BEGIN LISTED ENTRIES

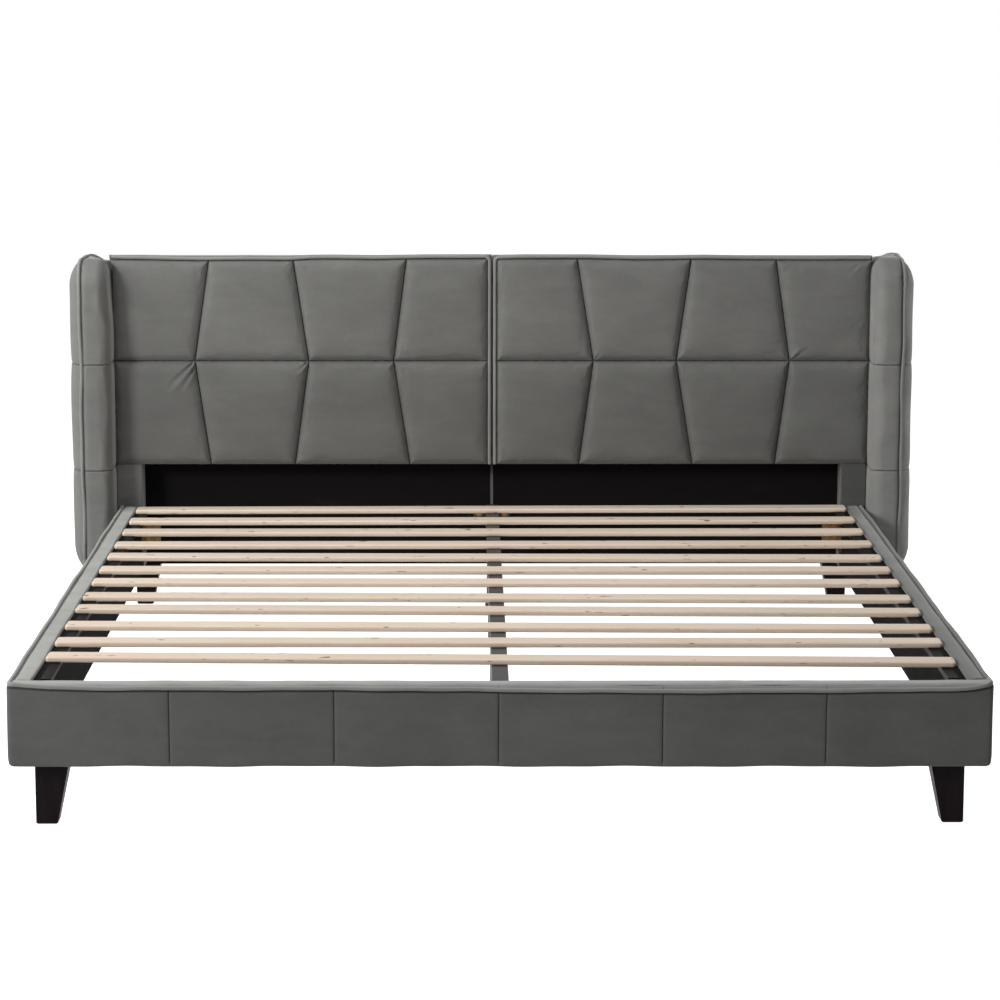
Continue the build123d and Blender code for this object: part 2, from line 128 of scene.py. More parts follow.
# Footboard and rails: the seams as shares of the half width, and how the front edge sags
footboard_seam_shares = (-0.676, -0.340, -0.004, 0.331, 0.665)
welt_sag = 10.3 * MM
welt_sag_reach = {"left": 130 * MM, "right": 35 * MM}
welt_bulge = 6 * MM
foot_end_fill = 6.5 * MM
hem_slack = 5 * MM
rail_groove = 3.0 * MM
# How dark the groove beside a rail's cord is painted: painted shade, half as dark on the left.
rail_crease = {"left": 0.5, "right": 1.0}
cord_radius = 4.5 * MM
cord_unevenness = 0.35 * MM
cord_bend = 12 * MM

# Wings: the outline's round front corners and the two seams that run round them
wing_corner = 70 * MM
wing_seams = (0.699, 0.415)
side_slimming = 3.0 * MM
pad_fall = {"left": 26 * MM, "right": 19 * MM}
pad_step = {"left": 1.5 * MM, "right": -3.5 * MM}
pad_gap = -2.5 * MM
side_fall = 8 * MM
side_step = -3 * MM
side_gap = 1 * MM
wing_top_places = (0.0, 0.067, 0.148, 0.228, 0.278, 0.300)
wing_top_rise = {"left": (0.0, 2.0, 4.0, -0.5, -7.0, -17.5),
                 "right": (0.0, 4.0, 9.0, 3.5, -2.5, -12.5)}
wing_top_lean = {"left": (0.0, 0.0, 4.0, 8.0, 13.0, 25.0),
                 "right": (0.0, 0.0, 0.0, 4.0, 10.0, 24.0)}
wing_tucks = {"left": ((0.966, 15 * MM), (0.949, 15 * MM)), "right": ((0.929, 19 * MM),)}
nose_width = 38 * MM
nose_lean = {"left": 7 * MM, "right": 0.0}
lean_height, lean_rise = 800 * MM, 130 * MM
nose_depth = 40 * MM
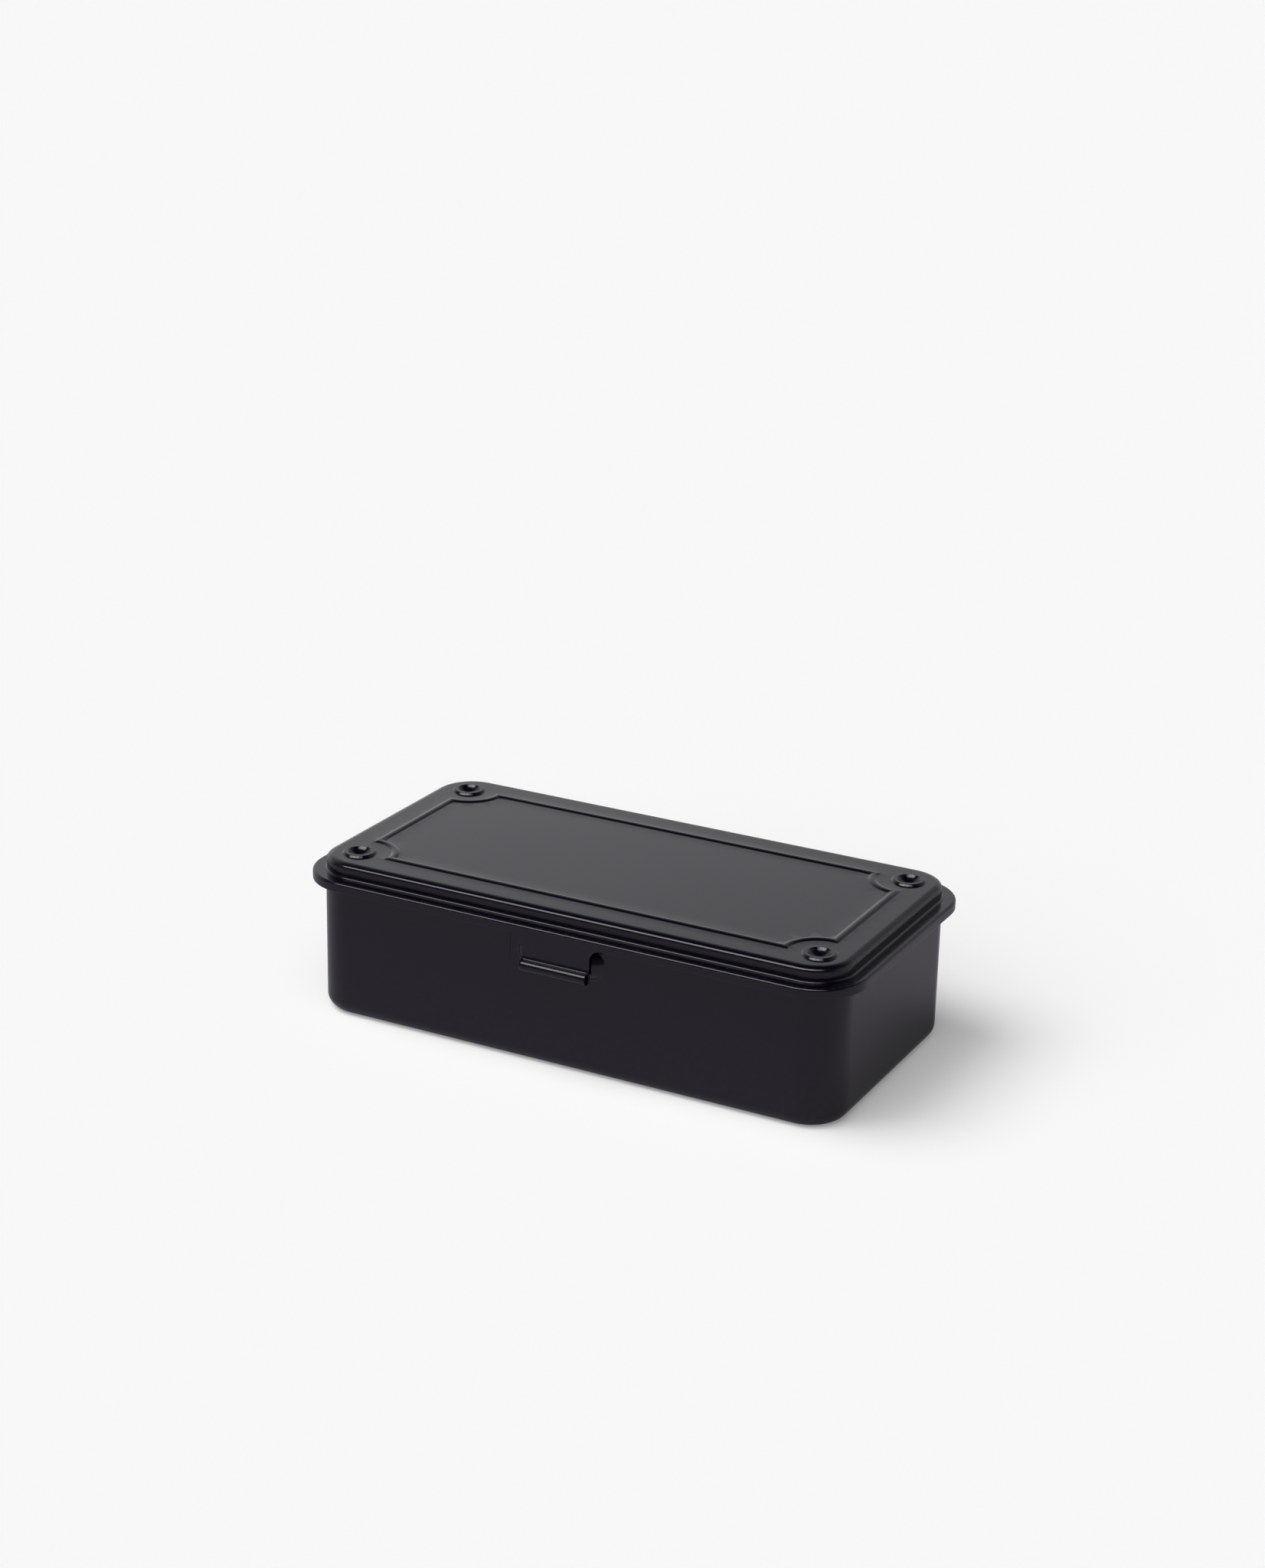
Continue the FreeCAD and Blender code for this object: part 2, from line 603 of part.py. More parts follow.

END LISTED ENTRIES

» WORK TO DO:
Extract all of the data shown above without alteration.

» RESPONSE:
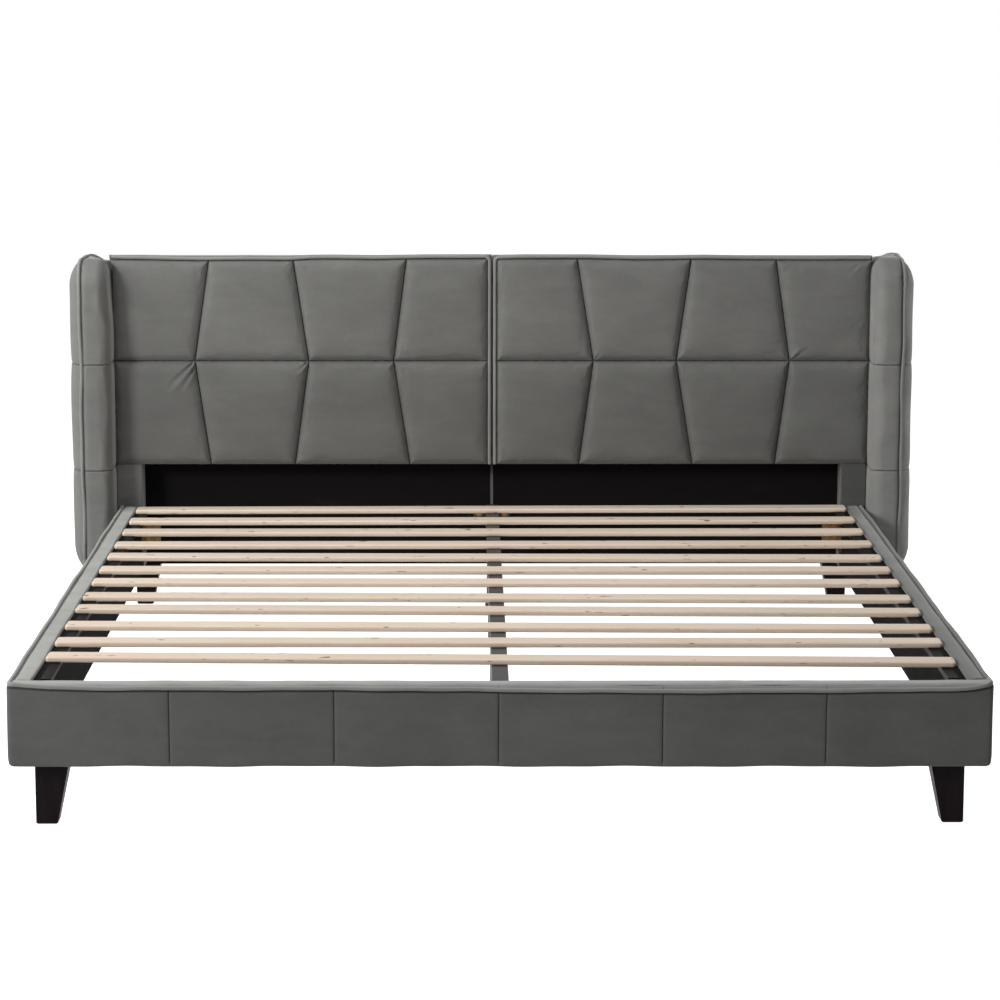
Continue the build123d and Blender code for this object: part 2, from line 128 of scene.py. More parts follow.
# Footboard and rails: the seams as shares of the half width, and how the front edge sags
footboard_seam_shares = (-0.676, -0.340, -0.004, 0.331, 0.665)
welt_sag = 10.3 * MM
welt_sag_reach = {"left": 130 * MM, "right": 35 * MM}
welt_bulge = 6 * MM
foot_end_fill = 6.5 * MM
hem_slack = 5 * MM
rail_groove = 3.0 * MM
# How dark the groove beside a rail's cord is painted: painted shade, half as dark on the left.
rail_crease = {"left": 0.5, "right": 1.0}
cord_radius = 4.5 * MM
cord_unevenness = 0.35 * MM
cord_bend = 12 * MM

# Wings: the outline's round front corners and the two seams that run round them
wing_corner = 70 * MM
wing_seams = (0.699, 0.415)
side_slimming = 3.0 * MM
pad_fall = {"left": 26 * MM, "right": 19 * MM}
pad_step = {"left": 1.5 * MM, "right": -3.5 * MM}
pad_gap = -2.5 * MM
side_fall = 8 * MM
side_step = -3 * MM
side_gap = 1 * MM
wing_top_places = (0.0, 0.067, 0.148, 0.228, 0.278, 0.300)
wing_top_rise = {"left": (0.0, 2.0, 4.0, -0.5, -7.0, -17.5),
                 "right": (0.0, 4.0, 9.0, 3.5, -2.5, -12.5)}
wing_top_lean = {"left": (0.0, 0.0, 4.0, 8.0, 13.0, 25.0),
                 "right": (0.0, 0.0, 0.0, 4.0, 10.0, 24.0)}
wing_tucks = {"left": ((0.966, 15 * MM), (0.949, 15 * MM)), "right": ((0.929, 19 * MM),)}
nose_width = 38 * MM
nose_lean = {"left": 7 * MM, "right": 0.0}
lean_height, lean_rise = 800 * MM, 130 * MM
nose_depth = 40 * MM
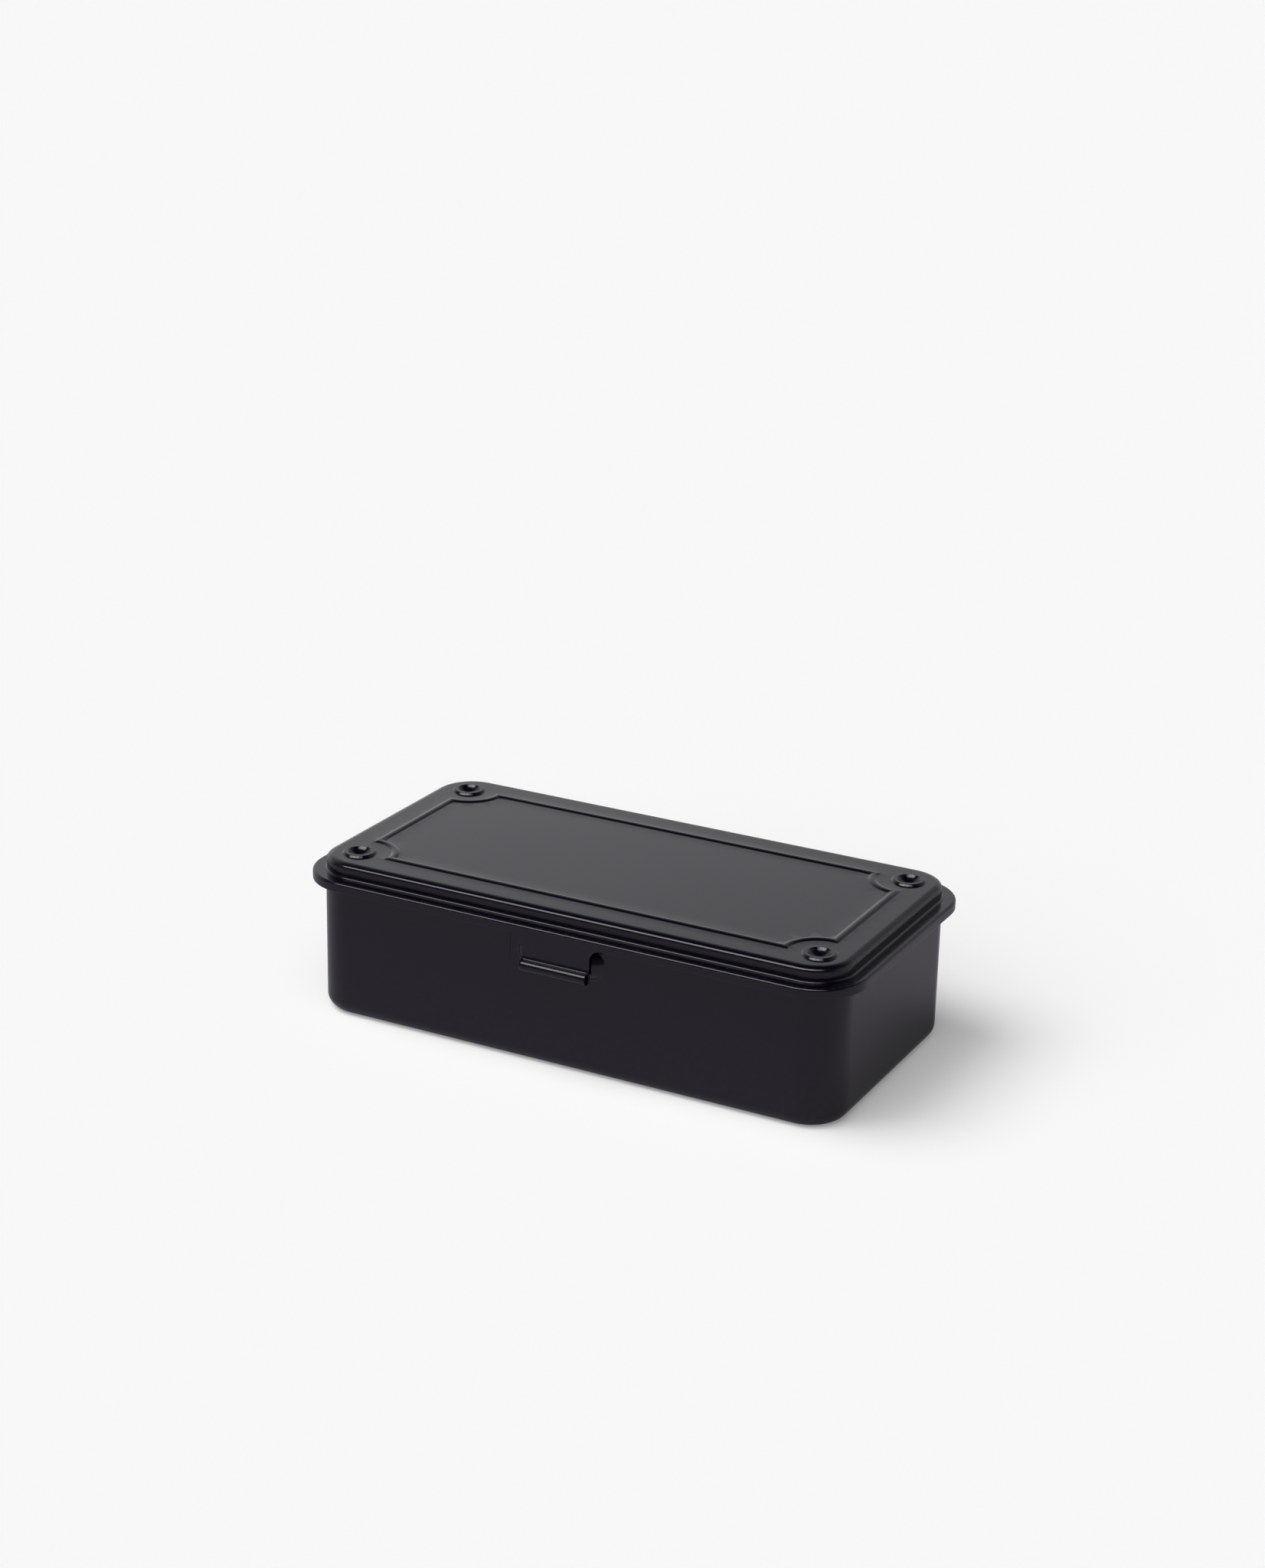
Continue the FreeCAD and Blender code for this object: part 2, from line 603 of part.py. More parts follow.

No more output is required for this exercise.